Orlando Arcia is leading the Brewers’ charge around the diamond.

San Francisco Giants v Milwaukee Brewers Photo by Stacy Revere/Getty Images

If you’ve followed the Milwaukee Brewers over the past few seasons, you’ve likely scratched your head often at the club’s perceived poor base running. It seemed as though TOOTBLANs (Thrown Out on the Basepaths Like a Nincompoop) were required when wearing a Brewers’ jersey. Now if you just paused for a second and realized you haven’t had nearly as many fits of rage about this topic in 2017, you’re right!

The first-place Brewers appear to be a top-5 base running club across the board.

Base running, like many items in baseball, can be challenging to truly evaluate. Just because you make an out running to third base, doesn’t mean it was a bad play. Likewise, averting risk and holding at first base isn’t always the correct decision. There is lots of gray area that lies between successful aggressiveness and foolish carelessness. A number of advanced statistics - and basic ones - show the Brewers have found a balance through the season’s first couple of months.

Let’s start with the basics. Through Wednesday’s game, the Milwaukee Brewers have made the fewest outs on the bases, thrown out just 9 times. This does not include force outs or times caught stealing. For reference, Milwaukee tied for the 4th-most out on the bases last year (65). In 2015 they had the 9th-most (60), while in 2014 they had the 7th-highest mark (61). At their current pace, the Brewers would only make fewer than 30 outs on the bases.

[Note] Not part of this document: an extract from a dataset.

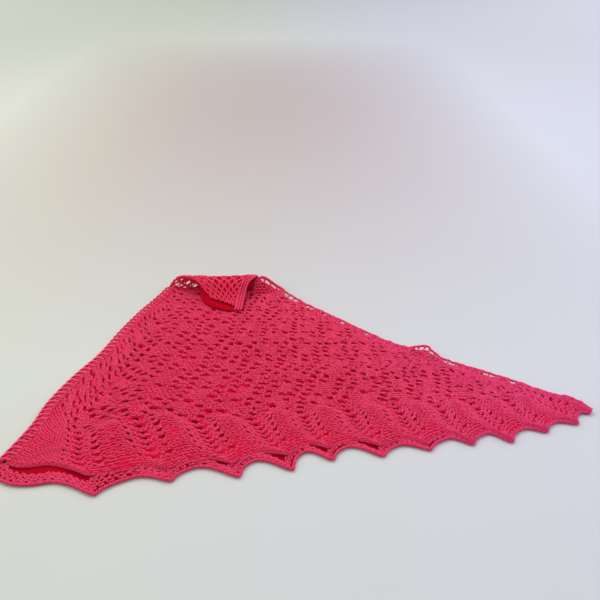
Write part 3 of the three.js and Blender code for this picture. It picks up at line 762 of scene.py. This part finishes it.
# Section of the roll by row, from the fold over its top to the front: y, height and how much it
# bulges back to the right, then x of its left and right ends.
TURN = [
    (0, 205.0, 2.6, 0, -241, -53), (1, 211.5, 4.4, 20, -239, -61), (2, 214.5, 10.0, 26, -235, -68),
    (3, 214.5, 18.0, 20, -228, -73), (4, 210.0, 25.5, 11, -217, -78), (5, 201.5, 29.0, 3, -201, -87),
    (6, 191.0, 26.5, 0, -184, -97), (7, 181.5, 20.5, 0, -175, -101), (8, 172.0, 14.5, 0, -166, -103),
    (9, 162.5, 11.0, 0, -160, -104), (10, 153.0, 9.6, 0, -153, -105), (11, 142.0, 8.8, 0, -144, -105),
    (12, 131.5, 8.2, 0, -126, -107),
]
NECK_BAND = 12.0  # width of the garter band
ROLL_ROWS, COURSE = 12, 0.68  # rows of TURN, and rows from one course of the mesh to the next
HALF_WAVES = 12  # of a course across the roll
fold_line = UPPER.place(FOLD, np.linspace(0, COLUMNS, 25))


def turned(j, x_of, out, sag_rows=10):
    """Point on the rolled corner: row of the roll, x from its ends there, height off its middle."""
    j = np.asarray(j, float)
    y, z, bulge, left, right = np.moveaxis(along(TURN, j), -1, 0)
    a, b = along(TURN, np.maximum(j - 0.3, 0)), along(TURN, np.minimum(j + 0.3, ROLL_ROWS))
    dy, dz = b[..., 0] - a[..., 0], b[..., 1] - a[..., 1]
    length = np.hypot(dy, dz)
    x, share = x_of(left, right)
    sag = 1.5 * np.sin(np.pi * share) * np.sin(np.pi * np.clip(j / sag_rows, 0, 1))
    fold_y = np.interp(x, fold_line[:, 0], fold_line[:, 1]) + SEAM
    follow = (fold_y - TURN[0][1]) * np.maximum(0, 1 - j / 4)
    push = bulge * ((x + 234) / 180) ** 3
    return np.stack([x, y + push + follow + dz / length * out, z - sag - dy / length * out], -1)


def flap_x(share):
    """Place across the mesh, from the roll's left end (0) to its band (1)."""
    return lambda left, right: (mix(left, right - NECK_BAND + 0.8, share), share)


def band_x(inside):
    """Place across the band, in millimetres from the roll's right end."""
    return lambda left, right: (right - inside, np.clip(1 - inside / NECK_BAND, 0, 1))


def net_end(share):
    """Row of the roll where the mesh ends and the smooth lining in painted shade shows."""
    return 8.7 + 2.3 * share + 0.22 * np.cos(share * HALF_WAVES * np.pi)


def see_through(i, j):
    """Cells of the ply behind the mesh that are open, at the roll's left end."""
    return 3 < i < 21 and j < 13 + (i > 14) * 3


grid_j, grid_share = np.meshgrid(np.linspace(0, 1, 28), np.linspace(0, 1, 41), indexing="ij")
flap_skin = turned(grid_j * (net_end(grid_share) - 0.2), flap_x(grid_share), 0.2)
# The ground behind the mesh is coloured in painted shade.
flap = fabric("neck_corner", flap_skin, SHADOWED_BACKING, is_open=see_through, offset=0.0)
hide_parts("neck_turnback")
net = []
share = np.linspace(0.0, 1.0, 109)
inner, loose_end = share[share < 0.42], share[share < 0.34]  # where the back ply and loose loops show
for q in range(16):
    wave = 0.33 * np.cos(share * HALF_WAVES * np.pi + np.pi * q) + 0.13 * wander(share * 24, q * 3)
    for off, rise in ((-0.13, 1.5), (0.13, 1.9)):  # two strands to a course
        row = q * COURSE + 0.15 + wave + off
        on_net = row < net_end(share)
        if on_net.sum() > 3:
            net.append(turned(np.clip(row[on_net], 0, ROLL_ROWS), flap_x(share[on_net]), rise))
        if q < 11 and off < 0:
            back_row = row[:len(inner)] + 0.3
            net.append(turned(np.clip(back_row, 0, 9), flap_x(inner), -0.9))
            loose = q * COURSE + 0.2 + 0.3 * np.cos(loose_end * 29 * np.pi + q * 2.2)
            loose = loose + 0.2 * wander(loose_end * 50, q)
            net.append(turned(np.clip(loose, 0, 7.6), flap_x(loose_end), 0.8))
left_end = np.linspace(0.0, 8.0, 60)
for off in (0.0, 0.015):
    net.append(turned(left_end, flap_x(off + 0.006 * np.sin(left_end * 9)), 1.4 + off * 60))
net.append(turned(net_end(share), flap_x(share), 1.4))
share = np.linspace(0, 0.34, 80)
for j, phase in ((3.4, 0.0), (4.3, 1.6), (5.0, 0.6)):  # thick loops that stand off the left end
    off = 2.0 + 1.3 * np.cos(share * 105 + phase)
    net.append(turned(j + 0.35 * np.sin(share * 80 + phase), flap_x(share), off))
# Painted shade: a darker, redder copy of the yarn for the mesh of the roll.
MESH_YARN_SHADOWED = wool("raspberry_shadowed_net", (0.85, 0.026, 0.090), (0.72, 0.015, 0.065), fuzz=0.15)
flap_yarn = yarn("neck_corner_yarn", net, radius=1.25, finish=MESH_YARN_SHADOWED)


# Lining of the neck corner: the inside of the same roll of lace, drawn as a smooth sheet in painted
# shade.
# It swells out at its lower left as a painted shadow, where the roll rests on the body.
LIP_COLUMNS = 6  # of the swelling left side
lip_j, grid_share = np.meshgrid(np.linspace(5.7, ROLL_ROWS, 23), np.linspace(0, 1, 25), indexing="ij")
under_net = turned(lip_j, flap_x(grid_share), -1.2, sag_rows=ROLL_ROWS)
lip_j = lip_j[:, :LIP_COLUMNS]
swell = 13 * smooth(lip_j, 5.7, 8.4) * (1 - 0.75 * smooth(lip_j, 9.5, ROLL_ROWS))
way_out = np.linspace(1, 0, LIP_COLUMNS + 1)[:-1]
lip = under_net[:, :1] + (swell * way_out)[..., None] * np.array([-0.8, -0.55, 0])
drop = smooth(lip_j, 5.7, 8.6)
lip[..., 2] = mix(under_net[:, :1, 2], 6.4, way_out * drop) + 3.0 * np.sin(np.pi * way_out) * drop
shadow_sheet_grid = np.concatenate([lip, under_net], 1)
shadow_sheet = fabric("neck_corner_painted_shadow", shadow_sheet_grid, SHADOW_PAINT, thick=0.8, offset=0.0)


# Garter-stitch band: the first rows of the shawl, knitted to and fro in the same wool as a narrow
# strip with ridges along it. It runs round the roll's right end, open at the back.
grid_j, grid_in = np.meshgrid(np.linspace(0, ROLL_ROWS, 49), np.linspace(0, NECK_BAND, 7), indexing="ij")
band = fabric("garter_band", turned(grid_j, band_x(grid_in), 0.6), SHADOWED_BACKING, thick=1.2,
              is_open=lambda i, j: i < 19 and j < 5, offset=0.0)
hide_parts("neck_band")
ridge_lines = []
along_band = np.linspace(4.6, ROLL_ROWS, 130)
for inside in (1.6, 6.0, 10.4):  # three ridges, in millimetres from the roll's end
    wave = 0.55 * np.sin(along_band * 12 + inside)
    line = turned(along_band, band_x(inside + wave), 2.1)
    line[:, 2] += 0.3 * np.cos(along_band * 24)
    ridge_lines.append(line)
band_yarn = yarn("neck_band_ridges", ridge_lines, radius=1.5, sides=5)


# Standing neck edge: the last of the top edge's eyelets, which stand up behind the band where the
# corner rolls over. It is a two-strand rope on posts of the same yarn, and the knitting goes down
# in front of it.

# Head and foot of the posts: x, y and height of each.
STAND = [
    (0, -88, 203, 21.5, -90, 198, 15.5), (1, -81, 206, 26.0, -82, 199, 19.5),
    (2, -73, 207, 27.0, -73, 199, 20), (3, -63, 207, 20.0, -63, 198, 14),
    (4, -53, 205, 12.5, -52, 196, 8.5), (5, -38, 199, 5.5, -39, 192, 5.5),
]
along_edge = np.linspace(0, 5, 71)
head, foot = along(STAND, along_edge)[:, :3], along(STAND, along_edge)[:, 3:]
heel = foot * [1, 1, 0] + [-1.5, -13, 5.0]
posts = []
for at in np.arange(0.1, 5.1, 1.0):
    for side in (-1, 1):
        ends = along(STAND, at + 0.12 * side * np.cos(np.linspace(0, np.pi, 6)))
        posts.append(mix(ends[:, :3], ends[:, 3:], np.linspace(0, 1, 6)[:, None]))
courses = []
for down in (0, 0.25, 0.5, 0.75, 1):
    weave = 1.7 * np.sin(along_edge * 8 + 12.57 * down)
    courses.append(mix(foot, heel, down) + np.array([0, 0, 1.2]) + weave[:, None] * np.array([0, 1, 0]))
head_rope = twisted(head, reach=1.6, turn=8.0)
standing_edge = yarn("neck_edge_rope", head_rope + posts + courses, radius=1.5)
knit_grid = mix(foot[None], heel[None], np.linspace(0, 1, 7)[:, None, None])
edge_knit = fabric("neck_edge_knit", knit_grid, SHADOWED_BACKING, thick=0.8, offset=0.0)


# Table: a pale, matt, seamless surface. Painted lamp light turns it from greenish on the left to bluish
# on the right, and a faint pink painted shade darkens it behind the shawl.
LEFT_LAMP_TINT, RIGHT_LAMP_TINT = (0.60, 0.62, 0.535, 1), (0.60, 0.615, 0.70, 1)
TABLE_SHADOW_TONE, TABLE_SHADOW_DEPTH, TABLE_SHADOW_WIDTH = (0.20, 0.02, 0.035, 1), 2.6, 1.8
surface = bpy.data.meshes.new("table")
surface.from_pydata([(-7, -4, 0), (7, -4, 0), (7, 9, 0), (-7, 9, 0)], [], [(0, 1, 2, 3)])
paper = bpy.data.materials.new("pale_paper")
paper.use_nodes = True
tree = paper.node_tree
shader = tree.nodes["Principled BSDF"]
shader.inputs["Roughness"].default_value = 0.9
at = Socket(tree, tree.nodes.new("ShaderNodeTexCoord").outputs["Object"])
axes = at.node("ShaderNodeSeparateXYZ", Vector=at)
x, y = Socket(tree, axes.outputs["X"]), Socket(tree, axes.outputs["Y"])
# Painted lamp light: greenish on the left, bluish on the right.
tint = (x * 0.9 + 0.5).blend(LEFT_LAMP_TINT, RIGHT_LAMP_TINT)
# Painted shade: a darker pinkish band on the table behind the shawl.
depth = (y * (TABLE_SHADOW_DEPTH - y) * 0.75).math("MAXIMUM", 0.0)
middle = (1.2 - (x + 0.15) * (x + 0.15) * TABLE_SHADOW_WIDTH).math("MAXIMUM", 0.0)
colour = (depth * middle * 0.26).blend(tint, TABLE_SHADOW_TONE)
tree.links.new(colour.out, shader.inputs["Base Color"])
surface.materials.append(paper)
table = bpy.data.objects.new("table", surface)
bpy.context.scene.collection.objects.link(table)


# Camera and light: the photograph's low view of the shawl, under soft window light from above and
# behind, filled in from both sides. Two far lamps light the table behind the shawl.
FOCAL = 640 / 600 * 36  # 640 pixels of a 600-pixel frame, on a 36 mm film
CAMERA_AT, CAMERA_TILT = (-11, -748, 577.92), 58  # in the tables' millimetres, degrees
FAR_AIM = 2.8  # metres behind the shawl
camera = bpy.data.objects.new("camera", bpy.data.cameras.new("camera"))
camera.data.lens = FOCAL
camera.location = metres(CAMERA_AT)
camera.rotation_euler = (math.radians(CAMERA_TILT), 0, 0)
bpy.context.scene.collection.objects.link(camera)
bpy.context.scene.camera = camera
for name, place, size, power, colour in (
    ("window", (-0.6, 1.2, 2.0), 1.1, 19, (1.0, 0.99, 0.98)),
    ("left", (-2.4, -0.4, 1.6), 1.6, 17, (1.0, 1.0, 0.92)),
    ("right", (2.6, 0.2, 1.8), 1.8, 26, (0.90, 0.92, 1.0)),
    ("far_left", (-2.8, 3.8, 2.6), 2.0, 40, (1.0, 1.0, 0.98)),
    ("far_right", (2.8, 3.8, 2.6), 2.0, 48, (0.98, 0.98, 1.0)),
):
    lamp = bpy.data.objects.new(name, bpy.data.lights.new(name, "AREA"))
    lamp.data.energy, lamp.data.size, lamp.data.color = power, size, colour
    lamp.location = place
    lit = Vector((place[0] * 0.6, FAR_AIM, 0) if "far" in name else (0, 0, 0))
    lamp.rotation_euler = (lit - Vector(place)).to_track_quat("-Z", "Y").to_euler()
    bpy.context.scene.collection.objects.link(lamp)
world = bpy.data.worlds.new("studio")
bpy.context.scene.world = world
world.use_nodes = True
background = world.node_tree.nodes["Background"]
background.inputs["Color"].default_value = (0.97, 0.97, 1.0, 1)
background.inputs["Strength"].default_value = 0.54
bpy.context.scene.view_settings.view_transform = "Standard"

Milwaukee has yet to be thrown out at third base this season, though they continue to be gunned down at the plate. The Brewers led MLB in outs at home last season (27) and currently own the 7th-most outs at the dish this year (7). Whether it’s third base coach Ed Sedar’s windmill arm or manager Craig Counsell’s infatuation with the contact play, Brewers runners still race for home with a fair amount of reckless abandon.

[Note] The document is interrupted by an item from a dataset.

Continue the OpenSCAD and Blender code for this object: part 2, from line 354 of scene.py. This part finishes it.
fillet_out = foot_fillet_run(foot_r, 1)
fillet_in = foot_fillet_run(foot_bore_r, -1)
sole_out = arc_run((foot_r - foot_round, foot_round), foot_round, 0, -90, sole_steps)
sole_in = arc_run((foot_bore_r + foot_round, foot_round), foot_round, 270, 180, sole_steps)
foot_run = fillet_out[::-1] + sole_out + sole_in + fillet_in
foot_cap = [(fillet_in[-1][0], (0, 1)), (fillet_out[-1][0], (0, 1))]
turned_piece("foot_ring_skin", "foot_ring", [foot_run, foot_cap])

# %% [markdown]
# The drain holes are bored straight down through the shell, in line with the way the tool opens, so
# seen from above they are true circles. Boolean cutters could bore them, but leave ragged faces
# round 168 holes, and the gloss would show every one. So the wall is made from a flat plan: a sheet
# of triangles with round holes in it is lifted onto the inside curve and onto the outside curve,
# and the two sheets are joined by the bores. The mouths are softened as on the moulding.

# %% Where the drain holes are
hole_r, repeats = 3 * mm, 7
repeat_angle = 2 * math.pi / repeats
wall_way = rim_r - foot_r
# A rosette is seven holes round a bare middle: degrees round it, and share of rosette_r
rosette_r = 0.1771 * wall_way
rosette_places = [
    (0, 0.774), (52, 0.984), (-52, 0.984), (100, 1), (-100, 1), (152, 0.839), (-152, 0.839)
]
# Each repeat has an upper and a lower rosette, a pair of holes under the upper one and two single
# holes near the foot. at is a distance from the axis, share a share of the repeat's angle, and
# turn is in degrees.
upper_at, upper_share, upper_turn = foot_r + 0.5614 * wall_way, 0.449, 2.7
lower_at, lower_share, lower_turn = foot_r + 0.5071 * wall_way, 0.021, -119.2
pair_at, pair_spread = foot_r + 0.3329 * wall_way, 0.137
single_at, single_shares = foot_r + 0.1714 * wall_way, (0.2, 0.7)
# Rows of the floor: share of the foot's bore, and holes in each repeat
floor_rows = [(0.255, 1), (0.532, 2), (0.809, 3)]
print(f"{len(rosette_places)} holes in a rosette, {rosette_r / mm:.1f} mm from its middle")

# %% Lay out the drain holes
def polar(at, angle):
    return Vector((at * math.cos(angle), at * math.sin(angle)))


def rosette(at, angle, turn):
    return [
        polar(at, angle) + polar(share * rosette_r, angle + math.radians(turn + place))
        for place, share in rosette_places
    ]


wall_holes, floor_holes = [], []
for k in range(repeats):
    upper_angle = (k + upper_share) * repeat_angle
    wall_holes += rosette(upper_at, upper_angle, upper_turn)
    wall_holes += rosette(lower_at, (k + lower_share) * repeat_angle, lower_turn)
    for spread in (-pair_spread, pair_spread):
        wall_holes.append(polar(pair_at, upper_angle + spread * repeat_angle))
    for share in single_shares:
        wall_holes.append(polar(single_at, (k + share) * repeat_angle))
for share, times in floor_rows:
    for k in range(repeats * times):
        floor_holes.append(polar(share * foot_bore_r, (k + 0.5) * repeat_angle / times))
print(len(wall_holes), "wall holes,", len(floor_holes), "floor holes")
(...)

Those numbers, however, don’t always tell the whole story. There are a handful of advanced stats that look to better assess how well players and teams traverse the diamond. Two of those statistics from FanGraphs are Ultimate Base Running (UBR) and Base Running (BsR). Without getting too bogged down by the details, these metrics take into account a variety of base running events and given a value. This would include going from first to third base on a single, scoring from first on a double, and a number of other scenarios.

For both stats, a value of zero represents league average. Here’s how the Brewers have ranked in these categories the past few seasons.

Ultimate Base Running (UBR)

2014: 14th (-1.0)

2015: 12th (2.8)

2016: 19th (-3.1)

2017: 4th (6.9)

You can clearly see the huge jump from 2016 to this year in the early going. They certainly hurt themselves more than they helped on the bases last season. For the club to take a huge spike up - 10 full runs - is quite remarkable. It’s been a team-wide effort for the Milwaukee Brewers. Orlando Arcia has the 2nd-best UBR in baseball (3.3) with Hernan Perez sitting 16th (1.9). Getting rid of their two worst players in UBR also helped: Chris Carter (-2.9) and Scooter Gennett (-3.5).

Base Running (BsR)

2014: 28th (-10.7)

2015: 13th (2.3)

2016: 9th (5.1)

2017: 3rd (8.5)

The beauty here is how the Milwaukee Brewers have annually progressed as a group. Once again Arcia leads the team (2.5), but the man in second might surprise you: Jonathan Villar (1.7). He was actually third on the club in 2016, in large part due to his stolen bases. Once again, a large chunk of the improvement lies in who left and took over. Carter’s -1.4 BsR is gone and has been replaced with Eric Thames’ 1.2 BsR, for an increase of 2.6 overall. Then with Gennett in Cincinnati (-2.6), a group of players including Nick Franklin and Travis Shaw have been much better than the former second baseman.

Many in the industry argue that over the course of a season, wins created from base running are minimal. However, on a one-game basis, it can allow a team to snatch victory from defeat or turn a certain win into a tough loss. Those individual games can add up and play a role late in the year when just a couple games could make the difference in the standings.

Though it’s been the Milwaukee Brewers’ power and relative consistency driving them to the 6th-best run-scoring offense in MLB, base running is making its presence felt as well. They’re still among the leaders in stolen bases with 48 (3rd) and this crew is proving to be a top-5 team when it comes to other aspects of the running game. It will be interesting to see if they continue this positive trend or start to fall back into bad habits.